The Rio Rancho Public Schools Board of Education moved one step closer to approving medical marijuana at its meeting Monday evening, giving the requisite first reading to Policy 1029 (Administration of Medication at School).
Before discussion of the policy, similar to what other school districts have been doing around the state, despite medical marijuana still being a federally “controlled” drug, longtime Rio Rancho resident Todd Hathorne told board members there were a “slew of legal risks” and that “medical marijuana impacts mental health in several ways.”
Additionally, Hathorne said, the World Health Organization, U.S. surgeon general and National Academy of Sciences have not given their approval of medical marijuana.
“Please do not vote for this,” Hathorne said.
But the board wasn’t voting on the policy, merely hearing about the recent alterations from Tonna Burgos, executive director of student services, and attorney Karla Schultz, of Walsh & Gallegos.
When the board last discussed Policy 1029 as it was originally prepared, school staff members — excluding school nurses — were among those who could provide the medical cannabis to students who had been approved to have it to control or relieve symptoms of cancer, epilepsy, chronic pain, etc.
The state Public Education Department, Burgos said, has since decided the decision as to who could administer it — a staff member, parents or both — was being left up to the individual districts.
Rio Rancho Public Schools will permit only the student’s parent or guardian to administer it.

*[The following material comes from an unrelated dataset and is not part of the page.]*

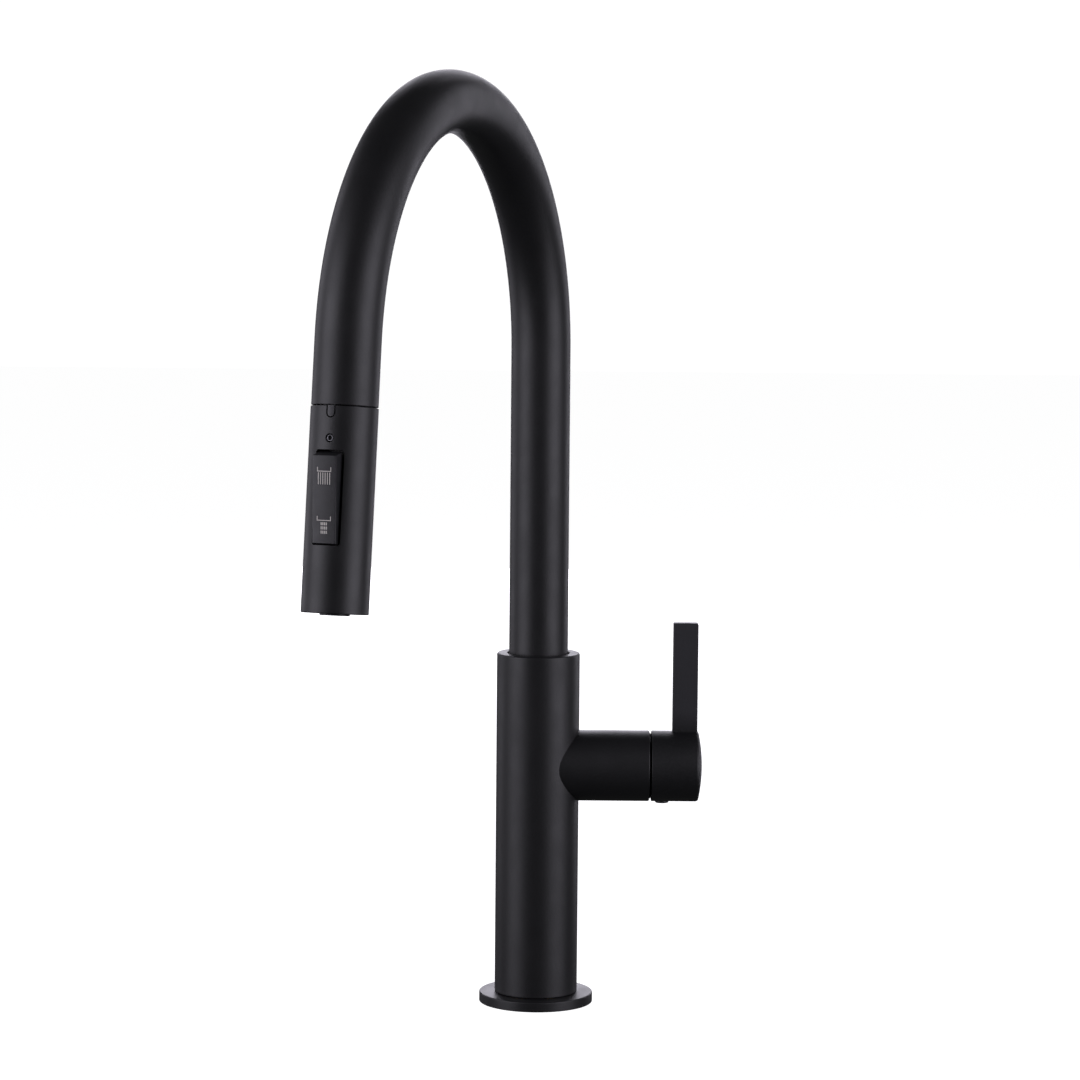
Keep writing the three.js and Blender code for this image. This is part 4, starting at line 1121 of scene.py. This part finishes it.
def make_icons():
    """Lines for the spray at the top of the rocker, and rows of dots for the stream at its bottom."""
    bm = bmesh.new()
    bracket(bm, SPRAY_ICON.bracket)
    pitch = (SPRAY_ICON.width - ICON.line) / (SPRAY_ICON.lines - 1)
    for i in range(SPRAY_ICON.lines):
        left = -SPRAY_ICON.width / 2 + i * pitch
        inlay(bm, left, left + ICON.line, SPRAY_ICON.bottom, SPRAY_ICON.top)
    bracket(bm, STREAM_ICON.bracket)
    column_pitch = STREAM_ICON.width / STREAM_ICON.columns
    row_pitch = (STREAM_ICON.top - STREAM_ICON.bottom) / STREAM_ICON.rows
    for i in range(STREAM_ICON.columns):
        left = -STREAM_ICON.width / 2 + i * column_pitch + column_pitch * STREAM_DOT.column_gap
        right = left + column_pitch * STREAM_DOT.column_fill
        for j in range(STREAM_ICON.rows):
            low = STREAM_ICON.bottom + j * row_pitch + row_pitch * STREAM_DOT.row_gap
            inlay(bm, left, right, low, low + row_pitch * STREAM_DOT.row_fill)
    dress(to_object("rocker_icons", bm, ROCKER_PLACE), "rocker", "icon_paint")


# ---------------------------------------------------------------- spray face


def make_nozzles():
    mat = lathed("nozzle_pad", ring_section(MAT), WAND_PLACE, ROUND, closed=True)
    outline = (
        (NOZZLE.base, MAT.bottom + NOZZLE.root),
        (NOZZLE.base, MAT.bottom),
        (NOZZLE.tip + NOZZLE.taper, NOZZLE.end + NOZZLE.chamfer),
        (NOZZLE.tip - NOZZLE.taper, NOZZLE.end),
        (NOZZLE.hole, NOZZLE.end),
        (NOZZLE.hole, NOZZLE.end + NOZZLE.depth),
    )
    bm = bmesh.new()
    for ring_radius, count in NOZZLE_RINGS:
        for i in range(count):
            angle = 2 * math.pi * i / count
            centre = Vector((ring_radius * math.cos(angle), ring_radius * math.sin(angle), 0))
            loft(bm, [[centre + point for point in circle(r, z, TINY)] for r, z in outline])
    join(mat, to_object("nozzles", bm, WAND_PLACE))
    dress(mat, "wand", "silicone", "nozzle_mat")


def grid_cells():
    """Centres of the hexagonal cells that fit inside the aerator's rim."""
    room = AERATOR.inner - GRID.pitch / 2
    for i in range(-GRID.reach, GRID.reach + 1):
        for j in range(-GRID.reach, GRID.reach + 1):
            x = (i + (j % 2) / 2) * GRID.pitch
            y = j * GRID.pitch * math.sqrt(3) / 2
            if math.hypot(x, y) <= room:
                yield Vector((x, y, 0))


def make_aerator():
    """Round insert with a slotted rim and a grid across the water's way."""
    insert = lathed("aerator", ring_section(AERATOR), WAND_PLACE, ROUND, closed=True)
    slots = []
    low = (-GRID.radius, -AERATOR_SLOT.half, AERATOR.bottom - PAST)
    high = (GRID.radius, AERATOR_SLOT.half, AERATOR.bottom + AERATOR_SLOT.depth)
    for i in range(AERATOR_SLOT.count):
        turn = Matrix.Rotation(math.pi * (i + 0.5) / AERATOR_SLOT.count, 4, "Z")
        slots.append(block(low, high, WAND_PLACE @ turn))
    cut(insert, *slots)
    disc = rod(GRID.radius, GRID.bottom, GRID.top, WAND_PLACE, MEDIUM)
    bm = bmesh.new()
    for centre in grid_cells():
        ends = (GRID.bottom - PAST, GRID.top + PAST)
        loft(bm, [[centre + point for point in hexagon(GRID.cell, z, 6)] for z in ends])
    cut(disc, to_object("cells", bm, WAND_PLACE))
    join(insert, disc)
    dress(insert, "wand", "black_plastic", "aerator_insert")


def make_face_ring():
    ring = lathed("face_rim", ring_section(FACE_RING), WAND_PLACE, ROUND, closed=True)
    dress(ring, "wand", "black_plastic", "face_ring")


# ---------------------------------------------------------------- carried-over CAD pieces

INNER_FINISHES = {
    "grey_plastic": ("lower_bush", "upper_bush", "check_valve", "diverter_spool", "spray_plate"),
    "white_plastic": ("cartridge_base", "disc_driver", "cartridge_rotor", "cartridge_housing"),
    "brass": (
        "valve_seat", "mixed_water_nipple", "supply_nipple_hot", "supply_nipple_cold", "cartridge_nut",
        "cartridge_stem", "swivel_sleeve", "hose_tail_coupling",
    ),
    "steel": ("stem_pin", "handle_set_screw", "rocker_pin"),
    "ceramic": ("ceramic_disc_fixed", "ceramic_disc_moving"),
    "rubber": ("cartridge_base_seal", "swivel_o_ring", "docking_o_ring", "hose_seal", "spool_o_ring"),
    "braid": ("pull_hose",),
}


def dress_inner_nodes():
    """Gives the CAD pieces that aren't replaced their finishes, in place of the CAD's plain colours."""
    for finish, names in INNER_FINISHES.items():
        for name in names:
            for slot in frame["nodes"][name].material_slots:
                slot.material = MATERIALS[finish]


# ---------------------------------------------------------------- assembly

make_camera()
make_world()
make_lights()
make_floor()
MATERIALS = make_materials()

make_base_ring()
make_gasket()
make_insert()
make_column()
make_stop_screw()
make_handle()
make_cover_ring()
make_spout()
make_docking_collar()
make_hose()
make_wand_shell()
make_wand_screw()
make_core()
make_hose_nut()
make_rocker()
make_icons()
make_nozzles()
make_aerator()
make_face_ring()
dress_inner_nodes()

And that student must have been recommended for treatment of a debilitating medical condition as defined in the Lynn and Erin Compassionate Use Act in a written certification by a certifying practitioner who, the policy reads, “believes that the potential health benefits of the medical use of cannabis would likely outweigh the health risks for the qualified student.”
There must be a written treatment plan at the school, with the student only administered cannabis by a parent or legal guardian. The cannabis would be safely stored and locked, with the parent or legal guardian having access to it, per the treatment plan.
And not only are students prohibited from self-administering on school grounds, any “qualified student who uses medical cannabis in the morning before school, at school or during a school event will not be permitted to drive a motor vehicle on RRPS property.”
“The PED very much wants to keep school nurses out of this,” Schultz said.
Nurses fear losing their licensure because although marijuana has been legalized in some states, it hasn’t received federal approval.
“You can see both sides if you have compassion for people,” Superintendent Sue Cleveland said, adding she wouldn’t be “surprised if this comes before the U.S. Supreme Court.”
Board member Ramon Montaño asked Burgos how many parents have come forward to discuss this unique situation; she said one.
The proposed policy may be viewed at rrps.net, after finding the school board link under “District.”
In the only other matter, other than the usual approval of past meetings’ minutes, was a report from Beth Pendergrass, the chief of communications, engagement & strategy, on the potential costs to purchase equipment and provide for closed-captioning to stream the meetings live online.
According to her research, Albuquerque Public Schools invested $150,000 for the equipment, although it has yet to facilitate closed-captioning, and is paying a full-time employee $45,000 plus benefits. All of that serves an estimated 50 viewers per meeting, with half of them said to be staff members awaiting their turns to speak.
The school board’s next regular meeting is scheduled for Sept. 23 at 5:30 p.m., when the second reading and possible approval of Policy 1029 are anticipated.